The man I had broken up with remained a friend in my life, and when my parents came to visit, they wanted to meet him. They loved him and mentioned that to my daughter, hoping that might cause her and her husband to relax their rule about my not dating. Instead, my daughter and son in law called a "meeting" with my parents and me and said that there would be no discussion, that they had gone through enough criticism about their stand (not from me or my parents... apparently their friends?), but they were setting down a rule that I am not to have anything to do with anyone I've ever dated or their friends or ever be at any events with them. I had to break off friendships, including a man I had dated 7 years ago, who has been one of my closest friends since we dated.
When I tried to protest this, they said they are not discussing it. When my mom said that I have a right to do anything I want on my days off and if it's away from their home, then it doesn't affecting them, they replied that I don't have rights as long as I live with them. They said that if anyone said anything more about it, my kids and I would have to leave. Needless to say my parents were floored.
When we moved here, my son in law had said that he would rather work overtime and allow us to help with the kids, rather than me working overtime, so I have just been working at a job that pays my bills. It's a job I do at home so that I can homeschool my teens. (My daughter and her husband were also homeschooled.) They have insisted on providing things for my teens that I never could have, and while I'm grateful for that, I've been afraid that it was setting us up so that it would be hard for us to leave if we needed to.
I don't make enough money to live on our own here -- the cost of living is much higher than where we came from. Although I would love to move back to where we were originally, my teens are now established here, and I had had to go to court in order to get permission to move here in the first place.
Sure enough, when they laid down these rules about my not having anything to do with former dates, they said that if they have to kick me out because of not following these rules, they would make sure my kids know that I don't really care about them, because I can't provide for them like they can.
All this came down just a few days ago. Oh they also wanted me to trade in my car for a van (which I would make the payments on) or they would trade in their car and son in law would use my car for work, because her friend whose van she has been using just moved. They also suggested that my parents trade their van with my car.
I'm now trying to increase my income so we can move out. I think we should be able to move out in a couple months, but I'm afraid to let them know until I'm sure. Of course, I will probably not be able to provide all the things they have been providing, but I have also felt that my kids are being taken advantage of by having to always babysit for my daughter.

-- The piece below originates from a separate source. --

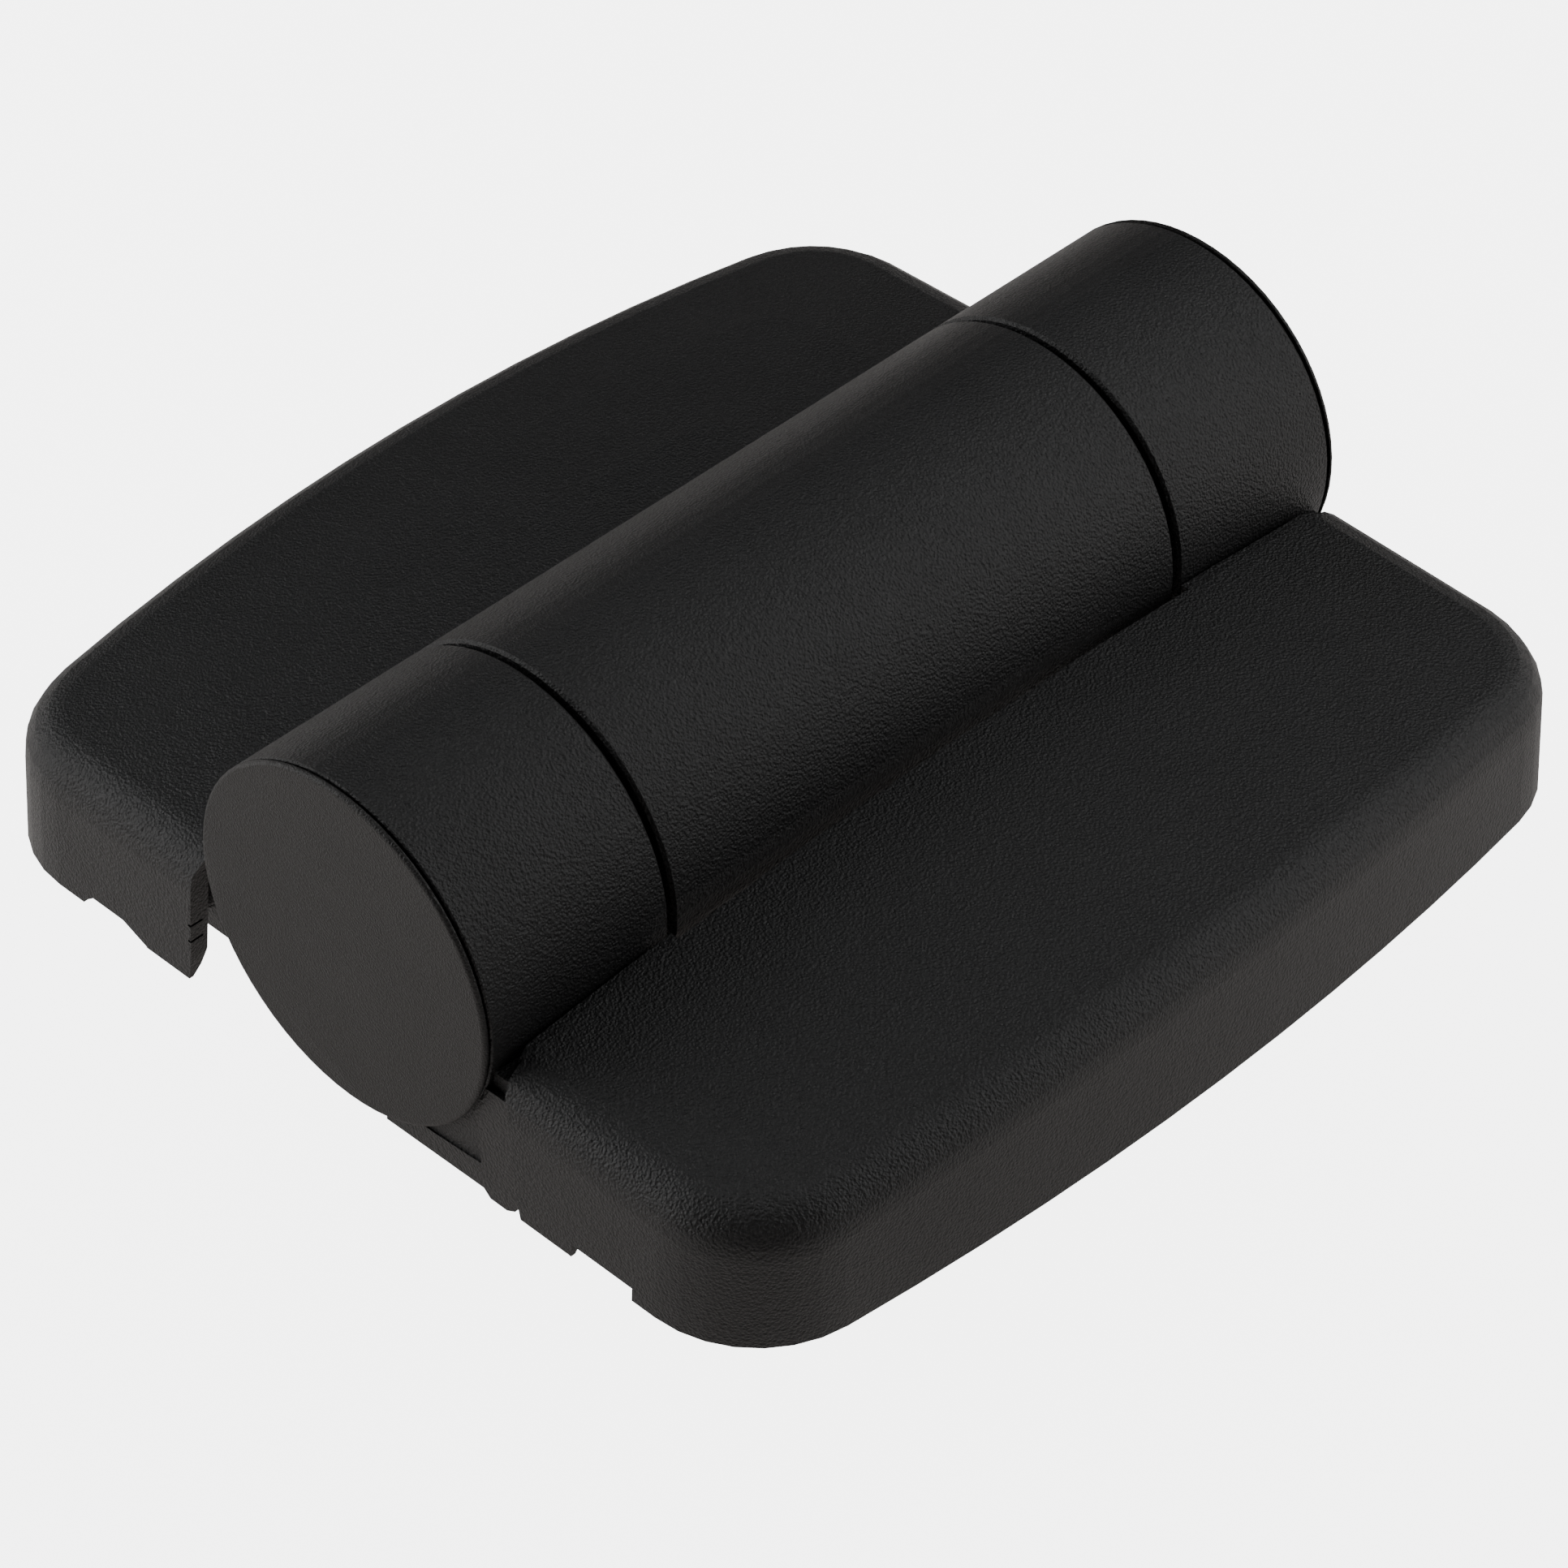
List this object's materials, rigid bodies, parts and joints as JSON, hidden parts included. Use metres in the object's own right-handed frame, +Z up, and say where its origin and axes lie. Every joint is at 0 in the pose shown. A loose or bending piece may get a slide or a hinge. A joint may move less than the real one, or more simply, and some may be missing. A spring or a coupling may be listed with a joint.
{
  "type": "covered plastic hinge",
  "caption": "Black moulded plastic hinge with surface-mounted leaves, clip-on screw covers, a steel pin and flush end caps on the barrel.",
  "frame": {"origin": "on the mounting plane, under the middle of the hinge pin", "axes": "+X towards the frame leaf with the two end knuckles, +Y along the hinge pin, +Z up from the mounting plane"},
  "size_m": [0.1068, 0.1108, 0.0371],
  "materials": {
    "black_plastic": "fine moulded grain, matte",
    "steel": "ground",
    "acetal": "smooth natural"
  },
  "bodies": {
    "frame_side": {"frame_leaf": "black_plastic", "frame_cover": "black_plastic", "hinge_pin": "steel", "end_cap_near": "black_plastic", "end_bush_near": "acetal", "pin_washer_near": "steel", "retaining_ring_near": "steel", "thrust_washer_near": "acetal", "frame_sleeve_near": "steel", "end_cap_far": "black_plastic", "end_bush_far": "acetal", "pin_washer_far": "steel", "retaining_ring_far": "steel", "thrust_washer_far": "acetal", "frame_sleeve_far": "steel"},
    "moving_side": {"moving_leaf": "black_plastic", "moving_cover": "black_plastic", "centre_bush_near": "acetal", "moving_sleeve_near": "steel", "centre_bush_far": "acetal", "moving_sleeve_far": "steel"}
  },
  "joints": [
    {"name": "leaf_hinge", "type": "hinge", "parent": "frame_side", "child": "moving_side", "pos_m": [0, 0, 0.01925], "axis": [0, 1, 0], "range_deg": [-35, 175]}
  ]
}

They have done a lot for us and I'm grateful, but this seems a bit much. They don't need our help so much now that their kids are getting older and most of their special needs are resolved or at least much improved. I don't want to stay where we aren't wanted, but I also don't want to get thrown out before I have the money together to get out.
Does anyone know if I have any legal rights here? I don't have money for a lawyer; I'm trying to scrape together every penny to get us moved out. I don't want to cause them trouble, just want to protect my teens and me, if they try to kick us out before I have the money together. Also... this may be far-fetched... but is there anything I can do legally to keep them from fulfilling their threat to tell my kids I don't love them because I'm taking them away where they won't have as much as they have in their home? Aside from the fact that that would hurt me a great deal, as I've always sacrificed my life for my kids, my main concern is the psychological burden it would place on my teens to believe that their mother doesn't love them, or at least to have that doubt planted.